The resting-phase hair follice(HF) contains several compartments (indicated by different colours), which are defined by cells that express distinct molecular markers: stem cell antigen 1 (Sca1; also known as Ly6a), leucine-rich repeats and immunoglobulin-like domains 1 (Lrig1), placenta-expressed transcript 1 (Plet1), leucine-rich repeat-containing G protein-coupled receptor 6 (Lgr6), Blimp1, Sox9, transcription factor 3 (Tcf3), Tcf4, LIM homeobox 2 (Lhx2), keratin 15 (K15), K19, CD34, nuclear factor of activated T cells, cytoplasmic calcineurin-dependent 1 (Nfatc1) and Gli1. The compartments above the HF bulge include the infundibulum, which is contiguous with the interfollicular epidermis (IFE) in the uppermost portion of the HF; the isthmus, which is located directly below the infundibulum; and the junctional zone, which is part of the upper isthmus and lies next to the sebaceous gland (SG). These compartments contain their own stem cells that maintain their homeostasis. The bulge itself contains HF stem cells, whereas the hair germ (HG), which is located directly below the bulge, comprises progenitor cells. The HG is marked by high levels of cadherin 3 (Cdh3) expression and is situated on top of the dermal papilla, which is a cluster of specialized mesenchymal cells that are required for HF regeneration. HFs comprise a heterogeneous population of stem cells, which express different markers as indicated. As listed in the table, lineage tracing using inducible Cre recombinases under the control of specific promoters, which are expressed in distinct cell populations, shows the restricted lineage potential of the heterogeneous populations during normal homeostasis as well as an expanded potential in response to injury. ND, not done.

Figure 3. Overview of the intestinal stem cell system

a | Intestinal progenitor cells are organized in crypts of Lieberkühn. Intestinal stem cells (ISCs) reside near the crypt base and produce daughter cells (transient-amplifying (TA) cells), which proliferate in the mid-crypt and terminally differentiate near the crypt opening to produce the diverse range of intestinal epithelial cell types. Crypt base columnar (CBC) stem cells are interdigitated with Paneth cells at the crypt base. The differentiated cells that line the villus include absorptive enterocytes, goblet cells and enteroendocrine cells. Quiescent ISCs (qISCs; also known as +4 stem cells) are thought to reside just above the zone that contains Paneth and CBC cells. b | CBC cells compete for niche support and space at the base of the crypt, which confers a competitive advantage on the lower (tier 1) CBC cells. Tier 2 CBC cells differentiate as they leave the niche, using contact-dependent Notch signalling to determine their cell fate. Contact with ligand-expressing secretory cells (goblet, enteroendocrine or Paneth cells) activates Notch and directs cells into the absorptive lineage, which gives rise to enterocytes. Contact that is limited to enterocytes or their progenitors results in expression of the transcription factor atonal homologue 1 (ATOH1) and in secretory lineage commitment.

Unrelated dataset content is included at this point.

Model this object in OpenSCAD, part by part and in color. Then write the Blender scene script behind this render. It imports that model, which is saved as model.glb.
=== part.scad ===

Secretory progenitor cells subsequently differentiate into goblet, Paneth or enteroendocrine cells. Extreme injury that causes depletion of the CBC cell pool can induce reversion of committed progenitor cells to a stem cell state (indicated by the dashed arrow). qISCs are thought to give rise to CBC cells following injury. It remains unclear whether a dedicated pool of qISCs exists or whether these cells are transient progenitor cells under homeostatic conditions.